-- START Given data --
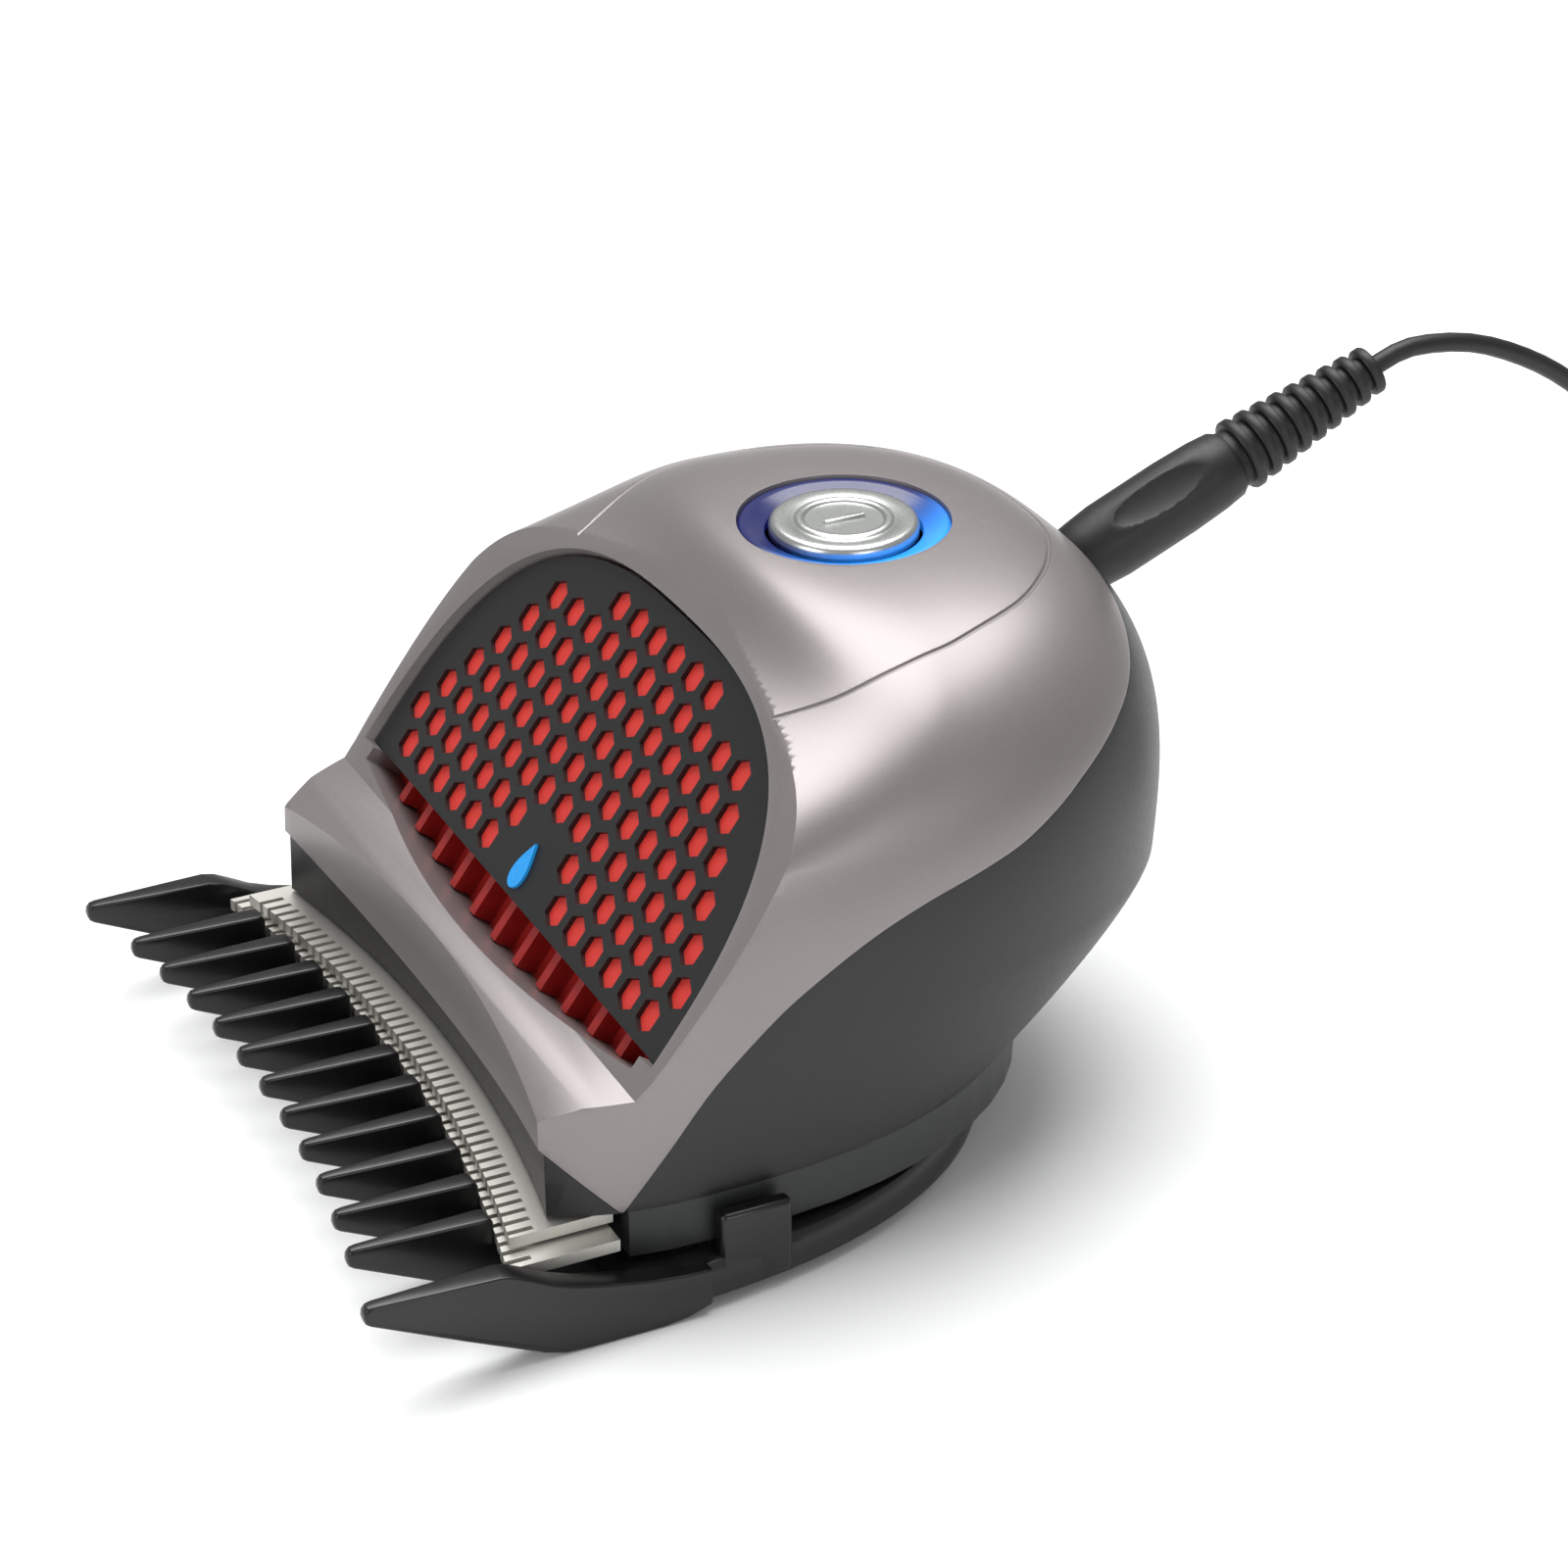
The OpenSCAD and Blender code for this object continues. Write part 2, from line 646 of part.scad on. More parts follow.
function route_point(route, k, t) =
    let (n = len(route) - 1, a = route[max(k - 1, 0)], b = route[k], c = route[min(k + 1, n)], d = route[min(k + 2, n)])
    0.5 * (2 * b + (c - a) * t + (2 * a - 5 * b + 4 * c - d) * t * t + (3 * b - a - 3 * c + d) * t * t * t);
function route_line(route, steps) = concat(
    [for (k = [0 : len(route) - 2]) for (j = [0 : steps - 1]) route_point(route, k, j / steps)],
    [route[len(route) - 1]]
);
function unit(v) = v / norm(v);
// Round tube along a smooth route
module tube(route, d, steps) {
    line = route_line(route, steps);
    n = len(line) - 1;
    loft([for (i = [0 : n])
        let (along = unit(line[min(i + 1, n)] - line[max(i - 1, 0)]), side = unit([1, 0, 0] - along.x * along), up = cross(along, side))
        [for (j = [0 : cord_sides - 1]) let (a = -360 * j / cord_sides) line[i] + d / 2 * (cos(a) * side - sin(a) * up)]]);
}
module cord() {
    color("#2a2a2a") tube(cord_route, cord_d, cord_steps);
}
module cord_coil() {
    color("#2a2a2a") translate([0, coil_y, 0]) rotate_extrude() translate([coil_mid - coil_half, 0]) square([2 * coil_half, coil_h]);
}
module cord_tail() {
    color("#2a2a2a") tube(tail_route, cord_d, cord_steps);
}
module coil_tie() {
    color("#1a1a1a") translate([0, coil_y + coil_mid, 0]) difference() {
        translate([-2, -coil_half - 0.8, 0]) cube([4, 2 * coil_half + 1.6, coil_h + 0.8]);
        translate([-3, -coil_half - 0.3, -1]) cube([6, 2 * coil_half + 0.35, coil_h + 1]);
    }
}
module usb_body() {
    color("#242424") translate([usb_x, usb_y, usb_z]) {
        translate([-5.6, -17, -usb_z]) cube([11.2, 13, 6]);
        translate([0, -0.2, 0]) rotate([90, 0, 0]) cylinder(r = 2, h = 3.8 + eps);
    }
}
module usb_shell() {
    color("#c4c4c2") translate([usb_x, usb_y - 29, usb_z]) difference() {
        translate([-6, 0, -2.25]) cube([12, 12, 4.5]);
        translate([-5.7, -1, -1.95]) cube([11.4, 12, 3.9]);
    }
}

upper_shell();
lower_shell();
base_frame();
blade_cover();
hex_grille();
grille_backing();
rinse_insert();
drop_badge();
light_ring();
power_button();
switch_plunger();
tact_switch();
circuit_board();
ring_leds();
board_parts();
charge_jack();
battery_cell();
battery_tabs();
battery_cradle();
motor_can();
motor_end_cap();
motor_shaft();
eccentric();
motor_mount();
motor_screws();
housing_screws();
blade_screws();
drive_lever();
moving_blade();
fixed_blade();
tension_spring();
guard_comb();
plug_body();
plug_barrel();
cord();
cord_coil();
cord_tail();
coil_tie();
usb_body();
usb_shell();
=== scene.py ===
"""Hair clipper on its guard comb: finishes, smooth shells and the charging lead at its real length."""
import math
import bmesh
import bpy
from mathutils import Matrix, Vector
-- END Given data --
Objective: Take the material above and return all of it exactly.

Full solution:
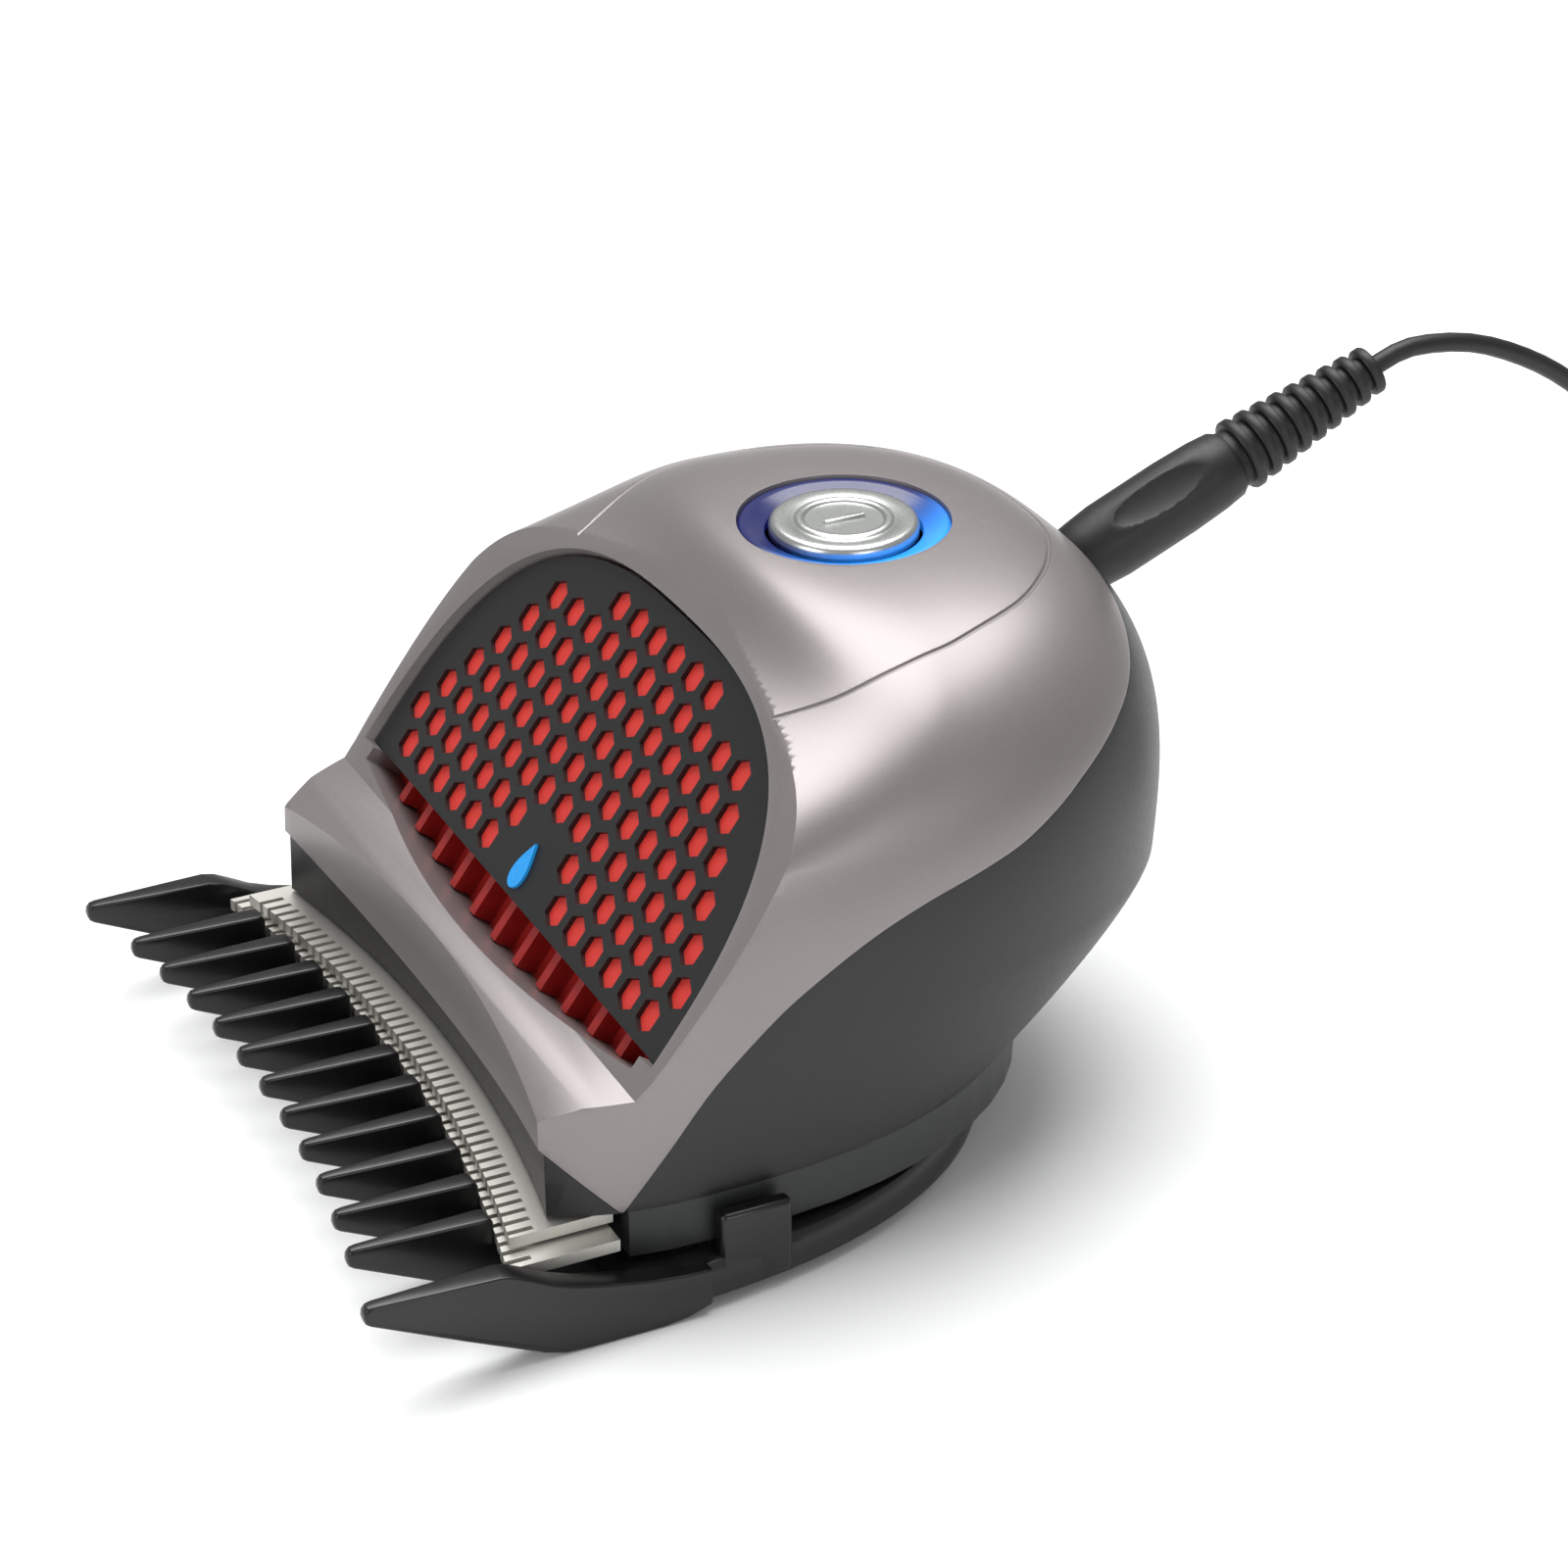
The OpenSCAD and Blender code for this object continues. Write part 2, from line 646 of part.scad on. More parts follow.
function route_point(route, k, t) =
    let (n = len(route) - 1, a = route[max(k - 1, 0)], b = route[k], c = route[min(k + 1, n)], d = route[min(k + 2, n)])
    0.5 * (2 * b + (c - a) * t + (2 * a - 5 * b + 4 * c - d) * t * t + (3 * b - a - 3 * c + d) * t * t * t);
function route_line(route, steps) = concat(
    [for (k = [0 : len(route) - 2]) for (j = [0 : steps - 1]) route_point(route, k, j / steps)],
    [route[len(route) - 1]]
);
function unit(v) = v / norm(v);
// Round tube along a smooth route
module tube(route, d, steps) {
    line = route_line(route, steps);
    n = len(line) - 1;
    loft([for (i = [0 : n])
        let (along = unit(line[min(i + 1, n)] - line[max(i - 1, 0)]), side = unit([1, 0, 0] - along.x * along), up = cross(along, side))
        [for (j = [0 : cord_sides - 1]) let (a = -360 * j / cord_sides) line[i] + d / 2 * (cos(a) * side - sin(a) * up)]]);
}
module cord() {
    color("#2a2a2a") tube(cord_route, cord_d, cord_steps);
}
module cord_coil() {
    color("#2a2a2a") translate([0, coil_y, 0]) rotate_extrude() translate([coil_mid - coil_half, 0]) square([2 * coil_half, coil_h]);
}
module cord_tail() {
    color("#2a2a2a") tube(tail_route, cord_d, cord_steps);
}
module coil_tie() {
    color("#1a1a1a") translate([0, coil_y + coil_mid, 0]) difference() {
        translate([-2, -coil_half - 0.8, 0]) cube([4, 2 * coil_half + 1.6, coil_h + 0.8]);
        translate([-3, -coil_half - 0.3, -1]) cube([6, 2 * coil_half + 0.35, coil_h + 1]);
    }
}
module usb_body() {
    color("#242424") translate([usb_x, usb_y, usb_z]) {
        translate([-5.6, -17, -usb_z]) cube([11.2, 13, 6]);
        translate([0, -0.2, 0]) rotate([90, 0, 0]) cylinder(r = 2, h = 3.8 + eps);
    }
}
module usb_shell() {
    color("#c4c4c2") translate([usb_x, usb_y - 29, usb_z]) difference() {
        translate([-6, 0, -2.25]) cube([12, 12, 4.5]);
        translate([-5.7, -1, -1.95]) cube([11.4, 12, 3.9]);
    }
}

upper_shell();
lower_shell();
base_frame();
blade_cover();
hex_grille();
grille_backing();
rinse_insert();
drop_badge();
light_ring();
power_button();
switch_plunger();
tact_switch();
circuit_board();
ring_leds();
board_parts();
charge_jack();
battery_cell();
battery_tabs();
battery_cradle();
motor_can();
motor_end_cap();
motor_shaft();
eccentric();
motor_mount();
motor_screws();
housing_screws();
blade_screws();
drive_lever();
moving_blade();
fixed_blade();
tension_spring();
guard_comb();
plug_body();
plug_barrel();
cord();
cord_coil();
cord_tail();
coil_tie();
usb_body();
usb_shell();
=== scene.py ===
"""Hair clipper on its guard comb: finishes, smooth shells and the charging lead at its real length."""
import math
import bmesh
import bpy
from mathutils import Matrix, Vector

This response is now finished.